The Tactical Operations Unit sergeant who drew up the “direct action plan” has told the inquest into the deadly 2014 siege the feedback he got from the Australian Defence Force liaison officers at the siege was that it was “a viable plan and it would work”.
He heard nothing back from his own commanders who the inquest had heard never approved the plan as they continued with their strategy of “contain and negotiate” for 17 hours until Monis shot dead cafe manager Tori Johnson at 2.13am on December 16.
The sergeant said he believed the direct action plan, under which police entered the cafe at a time of their own choosing, would have given the police their “best chance of success.” It was drawn up after he had done a detailed reconnaissance of the area.
But his bosses never even came back to him to ask him to revise it if they didn’t like the plan.

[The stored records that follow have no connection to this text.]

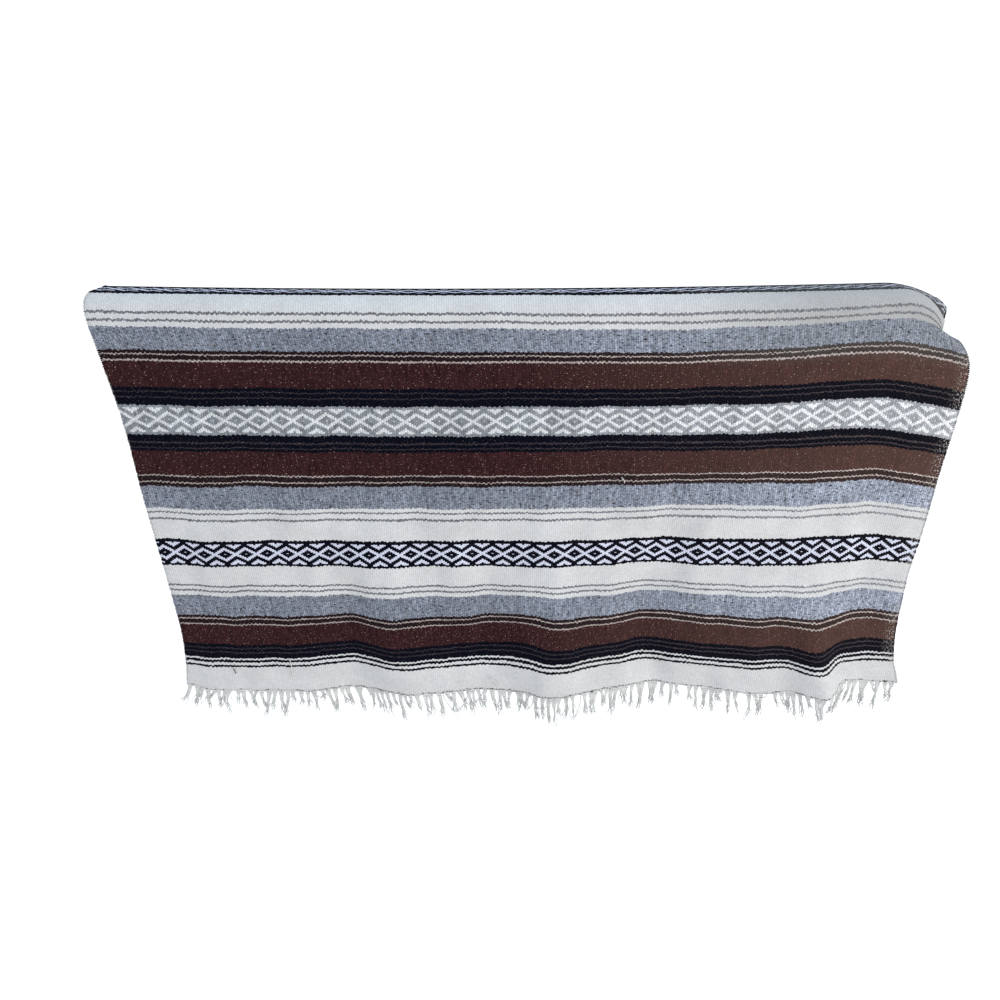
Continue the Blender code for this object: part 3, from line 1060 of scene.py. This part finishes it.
class SERAPE_OT_fringes(bpy.types.Operator):
    """Tie the warp ends into loose uneven tassels"""

    bl_idname = "serape.fringes"
    bl_label = "Fringes"

    # Bare stretches of a hem, and how far the tassels lean along it. Places in these tables are
    # counted from the left, as each panel is faced.
    BARE = ((0.600, 0.607), (0.690, 0.700), (0.880, 0.892), (0.985, 1.000), (1.030, 1.045))
    Lean = namedtuple("Lean", "place aside")
    LEANS = (Lean(0.0, -0.022), Lean(0.03, -0.012), Lean(0.10, -0.004), Lean(0.17, -0.008),
             Lean(0.21, 0.002), Lean(0.40, 0.006), Lean(0.70, 0.001), Lean(1.00, 0.004),
             Lean(1.10, 0.008), Lean(1.16, -0.006), Lean(WEB_WIDTH, 0.006))
    # Loose ends that hang in a loop from one spot of the hem to another
    Swag = namedtuple("Swag", "start end drop")
    SWAGS = (Swag(0.222, 0.250, 0.017), Swag(0.455, 0.503, 0.046), Swag(0.482, 0.530, 0.036),
             Swag(0.592, 0.620, 0.040), Swag(0.612, 0.648, 0.028), Swag(0.676, 0.704, 0.056),
             Swag(1.012, 1.034, 0.012), Swag(1.150, 1.178, 0.030))
    SPACING = (0.68, 1.32)         # least and most, as shares of the pitch
    CAUGHT = 0.32                  # share of tassels whose tips catch on the next one
    SHORT = 0.12                   # share that are short, and how short
    SHORTENED = 0.6
    DROOP = 1.3                    # how late a tassel gives way to its lean
    STRAY = 0.0022                 # how far a tassel or one of its yarns strays sideways
    YARNS = (6, 7, 8, 9)
    HAIRS = 3

    def execute(self, context):
        settings = context.scene.serape.fringe
        colours = context.scene.serape.colours
        material = yarn_material("fringe yarn", colours.fringe, spun(), 0.0052, 0.42)
        for name, side, node in (("fringe_tassels_front", 1, "fringe_front"),
                                 ("fringe_tassels_back", -1, "fringe_back")):
            chance = random.Random(settings.seed * side)
            yarns = YarnMesh()
            self.add_tassels(yarns, settings, chance, side)
            for swag in self.SWAGS:
                start, end = swag.start, swag.end
                if side < 0:
                    start, end = WEB_WIDTH - end, WEB_WIDTH - start
                self.add_swag(yarns, settings, chance, side, start, end, swag.drop)
            piece = yarns.finish(name, material)
            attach(piece, "root")
            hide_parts(node)
        return {"FINISHED"}

    def add_tassels(self, yarns, settings, chance, side):
        """Walk along the hem and hang a tassel every pitch or so, some with their tips caught."""
        place = 0.004
        caught = 0.0
        while place < WEB_WIDTH - 0.003:
            seen = place if side > 0 else WEB_WIDTH - place
            if not any(start < seen < end for start, end in self.BARE):
                aside = between_rows(self.LEANS, seen)[0] * side
                if caught:
                    aside, caught = aside - caught, 0.0
                elif chance.random() < self.CAUGHT:
                    caught = chance.uniform(0.004, 0.007)
                    aside += caught
                aside += chance.gauss(0.0, self.STRAY)
                reach = chance.uniform(settings.shortest, settings.longest)
                if chance.random() < self.SHORT:
                    reach *= self.SHORTENED
                self.add_tassel(yarns, settings, chance, side, place, aside, reach)
            place += settings.pitch * chance.uniform(*self.SPACING)

    def add_tassel(self, yarns, settings, chance, side, place, aside, reach):
        """Hang one tassel: a few yarns that leave the hem apart and wind round each other."""
        count = chance.choice(self.YARNS)
        width = settings.pitch * chance.uniform(0.72, 0.95)
        turns = chance.uniform(0.6, 1.6) * chance.choice((-1, 1))
        flare = chance.uniform(0.0010, 0.0032)
        bend = chance.gauss(0.0, 0.0020)
        steps = 11
        for index in range(count):
            stray = chance.gauss(0.0, self.STRAY)
            phase = math.tau * index / count + chance.uniform(-0.3, 0.3)
            root = place + width * ((index + 0.5) / count - 0.5)
            root = min(max(root, 0.0008), WEB_WIDTH - 0.0008)
            own = reach * chance.uniform(0.68, 1.0)
            hem = hem_run(root) - 0.004
            path, radii = [], []
            for share in evenly(0.0, 1.0, steps):
                gather = ease(share * 1.7)
                wind = 0.0009 * gather + flare * ease((share - 0.55) / 0.45)
                angle = phase + math.tau * turns * share
                here = root + (place - root) * gather * 0.72 + aside * share ** self.DROOP
                here += stray * share * share
                here += bend * math.sin(math.pi * share) + wind * math.cos(angle)
                point = drape(here, side * (hem + own * share))
                point.y += wind * math.sin(angle) - side * 0.0006 * (1 - gather)
                path.append(point)
                radii.append(settings.yarn * (1.05 - 0.55 * share ** 3))
            yarns.tube(path, radii, 5)
        for _ in range(self.HAIRS):
            self.add_hair(yarns, chance, side, place, aside, reach)
        knot = [drape(place, side * (hem_run(place) + shift * MM)) for shift in (-2.5, 0.0, 2.5)]
        yarns.tube(knot, [0.0009, 0.0017, 0.0010], 6)

    @staticmethod
    def add_swag(yarns, settings, chance, side, start, end, drop):
        """Hang one loose loop of yarn between two spots of the hem."""
        for strand in range(2):
            path = []
            slack = drop * (1 - 0.12 * strand)
            for share in evenly(0.0, 1.0, 16):
                here = start + (end - start) * share + 0.0012 * math.sin(9 * share + strand)
                fall = slack * math.sin(math.pi * share) ** 0.8
                point = drape(here, side * (hem_run(here) - 0.003 + fall))
                point.y -= side * (0.0012 + 0.0012 * strand)
                path.append(point)
            yarns.tube(path, [settings.yarn * chance.uniform(0.6, 0.85)] * len(path), 6)

    def add_hair(self, yarns, chance, side, place, aside, reach):
        """Add one fine stray fibre that stands off a tassel."""
        begin = chance.uniform(0.05, 0.5)
        sway = chance.gauss(0.0, 0.005)
        own = chance.uniform(0.3, 0.55)
        path = []
        for share in evenly(0.0, 1.0, 6):
            level = begin + own * share
            here = place + aside * level ** self.DROOP + sway * share ** 1.5
            here = min(max(here, -0.004), WEB_WIDTH + 0.004)
            point = drape(here, side * (hem_run(place) + reach * level))
            point.y -= side * 0.0015 * share
            path.append(point)
        yarns.tube(path, [0.00028] * 6 + [0.00012], 4)


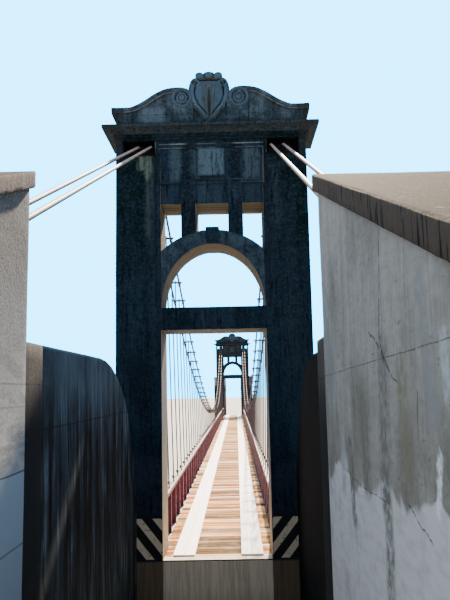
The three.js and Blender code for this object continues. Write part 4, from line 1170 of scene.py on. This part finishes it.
# Oil paint over the wrapping wire: faded to a pale, chalky brown above, dark below and near the
# portals, where soot settles, and chipped brown in spots.
cable_steel, surface, spot = new_material("dulled_cable_paint", 0.3)
x, depth, z = own_axes(spot)
colour = stained(
    "#7d6f66",
    ("#a0938a", uneven(spot, 0.25, 0.35, 0.65)),
    ("#3a2b26", over(facing_up(spot), 0.35, -0.25)),
    ("#4f3d35", uneven(spot, 0.06, 0.6, 0.7)),
    ("#2b1718", over(depth, 0.2, 1.2), over(depth, 34.0, 20.0, 0.5, 1.0)),
)
coated(surface, colour, 0.6)


def midspan(x, along, z):
    """A point in real metres: across, along from midspan, above the deck."""
    return (x * REAL, along * REAL, DECK_TOP + z * REAL)


def cable_height(along):
    """How high the cables hang above the deck: a parabola between the portals."""
    return CABLE_LOW_Z + (SADDLE_INNER_Z - CABLE_LOW_Z) * (along / SPAN_HALF) ** 2


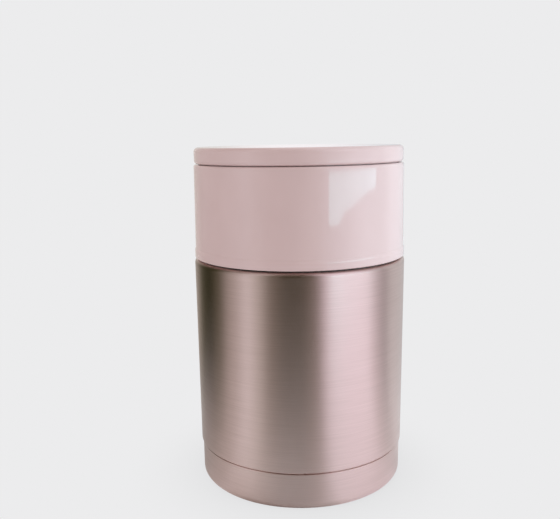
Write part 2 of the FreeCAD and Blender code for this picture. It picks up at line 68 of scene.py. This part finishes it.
# Node helpers
class Shader:
    """A material's or a world's node tree, with short ways to add and join nodes."""

    def __init__(self, owner):
        owner.use_nodes = True
        self.tree = owner.node_tree
        self.tree.nodes.clear()
        self.output = None

    def add(self, kind, **settings):
        node = self.tree.nodes.new(kind)
        for key, value in settings.items():
            setattr(node, key, value)
        return node

    def set(self, node, **values):
        """Sets a node's inputs; an output given as a value is linked."""
        for key, value in values.items():
            socket = node.inputs[int(key[1:])] if key[1:].isdigit() else node.inputs[key.replace("_", " ")]
            if isinstance(value, bpy.types.NodeSocket):
                self.tree.links.new(value, socket)
            else:
                socket.default_value = value
        return node

    def math(self, operation, a, b=0.0, clamp=False):
        node = self.add("ShaderNodeMath", operation=operation, use_clamp=clamp)
        return self.set(node, i0=a, i1=b).outputs[0]

    def place(self, scale=(1, 1, 1)):
        """Object coordinates, which are the jar's own frame in metres, stretched by a scale."""
        coords = self.add("ShaderNodeTexCoord").outputs["Object"]
        mapping = self.add("ShaderNodeMapping")
        return self.set(mapping, Vector=coords, Scale=scale).outputs[0]

    def noise(self, scale, detail=2.0, stretch=(1, 1, 1), roughness=0.5):
        node = self.add("ShaderNodeTexNoise")
        self.set(node, Vector=self.place(stretch), Scale=scale, Detail=detail, Roughness=roughness)
        return node.outputs["Fac"]

    def ramp(self, value, low, high, start=0.0, end=1.0):
        """A value from start to end, as the input goes from low to high."""
        node = self.add("ShaderNodeMapRange", interpolation_type="SMOOTHSTEP")
        self.set(node, i0=value, i1=low, i2=high, i3=start, i4=end)
        return node.outputs[0]

    def mix(self, factor, a, b):
        node = self.add("ShaderNodeMix", data_type="RGBA")
        self.set(node, i0=factor, i6=a, i7=b)
        return node.outputs[2]

    def bump(self, height, distance, strength=1.0, normal=None):
        node = self.add("ShaderNodeBump")
        self.set(node, Height=height, Distance=distance, Strength=strength)
        if normal:
            self.set(node, Normal=normal)
        return node.outputs[0]

    def finish(self, shader):
        """Joins a shader to the material's one output, in place of an earlier shader."""
        self.output = self.output or self.add("ShaderNodeOutputMaterial")
        self.set(self.output, Surface=shader)


def principled(name, **values):
    """A new material with one Principled shader; values go on its sockets."""
    material = bpy.data.materials.new(name)
    shader = Shader(material)
    surface = shader.add("ShaderNodeBsdfPrincipled")
    shader.finish(surface.outputs[0])
    shader.set(surface, **values)
    return material, shader, surface


def colour(red, green, blue):
    """A colour given as it looks on screen, in 0 to 255, as the linear value of a socket."""
    return tuple(
        (c / 255 / 12.92) if c <= 10.3 else ((c / 255 + 0.055) / 1.055) ** 2.4 for c in (red, green, blue)
    ) + (1.0,)


# Materials
def brushed_steel(name, tint, shade, fine=9000.0, roughness=0.37, anisotropy=0.85):
    """Steel with fine lines round the jar, which stretch its reflections up and down."""
    material, s, surface = principled(name, Metallic=1.0, Anisotropic=anisotropy, Anisotropic_Rotation=0.25)
    hair = s.noise(1.0, 2.0, (40.0, 40.0, fine))
    streak = s.noise(1.0, 3.0, (18.0, 18.0, fine / 5))
    cloud = s.noise(22.0, 3.0)
    lines = s.math("ADD", s.math("MULTIPLY", hair, 0.75), s.math("MULTIPLY", streak, 0.25))
    tangent = s.add("ShaderNodeTangent", direction_type="RADIAL", axis="Z")
    rough = s.math("ADD", s.ramp(lines, 0.3, 0.7, roughness - 0.03, roughness + 0.03),
                   s.ramp(cloud, 0.3, 0.7, -0.01, 0.01))
    s.set(
        surface,
        Base_Color=s.mix(s.ramp(lines, 0.32, 0.68), tint, shade),
        Roughness=rough,
        Tangent=tangent.outputs[0],
        Normal=s.bump(lines, 0.000006, 0.25),
    )
    return material


def gloss_plastic(name, base, deep, roughness=0.05):
    """Polished moulding: faint flow unevenness and soft smudges in the gloss."""
    material, s, surface = principled(name, IOR=1.52)
    flow = s.noise(60.0, 2.0, (1, 1, 0.5))
    smudge = s.noise(38.0, 4.0)
    peel = s.noise(900.0, 1.0)
    s.set(
        surface,
        Base_Color=s.mix(s.ramp(flow, 0.3, 0.7), base, deep),
        Roughness=s.ramp(smudge, 0.35, 0.75, roughness, roughness + 0.03),
        Normal=s.bump(peel, 0.000004, 0.2, s.bump(flow, 0.0001, 0.03)),
    )
    return material


def matte_plastic(name, base, deep, grain=2600.0, roughness=0.5):
    """Moulded plastic with a fine spark-eroded texture."""
    material, s, surface = principled(name, IOR=1.48)
    pits = s.noise(grain, 2.0)
    cloud = s.noise(45.0, 3.0)
    s.set(
        surface,
        Base_Color=s.mix(s.ramp(cloud, 0.3, 0.7), base, deep),
        Roughness=s.ramp(pits, 0.3, 0.7, roughness - 0.08, roughness + 0.08),
        Normal=s.bump(pits, 0.00004, 0.4),
    )
    return material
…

Instead, Mr Johnson’s murder triggered the police emergency action plan to storm the cafe .
The sergeant, codenamed Delta Alpha, is the first of the officers who led the assault on the cafe to give evidence.
He was the leader of Charlie Team, who were waiting inside the fire escape off the Martin Place foyer of the cafe for the word to go.
Delta Alpha said that after the six hostages escaped at 2.03am and Monis fired his first shot, he told his team: “Get ready boys, I think we might go soon.”
Charlie team was to storm the cafe at the same time as Alpha team, who fired their way in through the glass doors on the opposite corner of Martin Place and Phillip Street.
Delta Alpha has told how the cafe was pitch black after the light of the foyer and he could not tell if the gunman was a metre away from him. The officers all thought Monis had the bomb he had threatened to detonate.
The first thing the sergeant saw was what he thought was a black pillar. Then he realised it was one of the hostages, who has been identified as Louisa Hope.
He said she was looking in their direction and very close to Monis.
He indicated with his left hand and said to her: ‘Get down, get down, get down.”
“She didn’t move, she had her hands up,” he said.
He said he dropped to one knee to see around her and to get out of the way of any crossfire from his colleagues but before he needed to shoot, he saw from the torch on his M4 assault rifle that Monis was dead.
“What made you think he was deceased?” counsel assisting the inquest, Sophie Callan, asked.
“A large portion of the left side of his head was missing,” the sergeant said.
He got on the radio and called: “:Cease fire, cease fire, cease fire.”
The inquest has heard that Monis was shot dead by one or both of the two officers who were first through the door with Alpha team.
Barrister Katrina Dawson died after being hit by seven fragments of police bullets.
The sergeant continues to give his evidence at the inquest.